Mel Dems: I will climb mountains and travel seas and speak to the wisest of men to find this balance. And in the end...I know the answer: The perfect balance is to match peanut butter with chocolate spread on english muffins.
Wisecracker: My quest is simple. It is to out-wit, out-fox and outright bamboozle, counfound and stupefy the hose-donning kinights of Paragon. Not that the quest is that trying with harlequines such as thee trying to nab me! And why you ask? Simply, because I can.
Golden Gryfon: 60 seconds
Wisecracker: For I am the Wisecrackere. Your rightful ruler, and genius-jester of scoundrels.
Golden Gryfon: TIME!
Dee Jay Pyrria read that as "genius-accountant of scoundrels."
DJ Valor laughs
Golden Gryfon: Well done both of you! Let the judges consult.
Wisecracker: I fear I hath lost this one. The Loon knock'd me off mine groove.

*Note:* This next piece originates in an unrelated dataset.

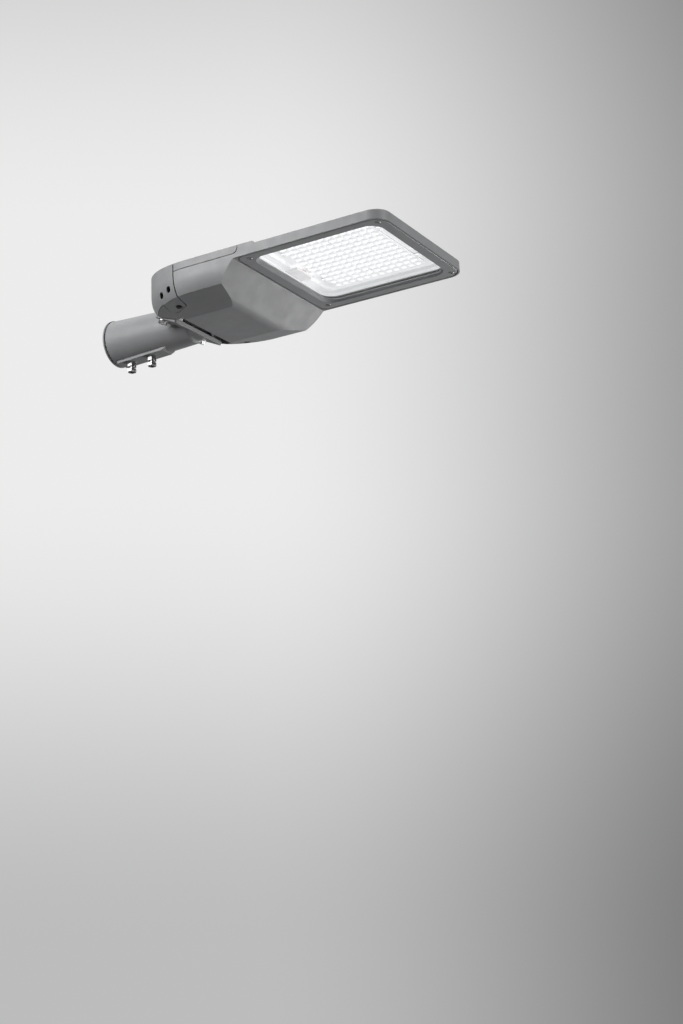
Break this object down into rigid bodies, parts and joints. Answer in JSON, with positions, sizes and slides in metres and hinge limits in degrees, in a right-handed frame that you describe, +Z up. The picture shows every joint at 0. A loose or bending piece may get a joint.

DJ Valor: My Lords, Ladies and Gentlethings! We present to you tonight's winner of our bragging contest!
DJ Valor: Mel Dems!
Golden Gryfon: Huzzah!
Mel Dems chuckles, flourishing a bow.
DJ Valor: Congratulations M'lady!
Mel Dems: Thank you. Thank you. I'll be 'ere all week.
DJ Sultry Siren claps
Unleashed Force cheers loudly " Wooo! I knew it! I'd hug you but, we both know what that would lead to, Mel! "
DJ Valor: Wisecracker, feel free to remove his kneecaps after you collect your loot
Dee Jay Pyrria: Hands off my husband, or no loot.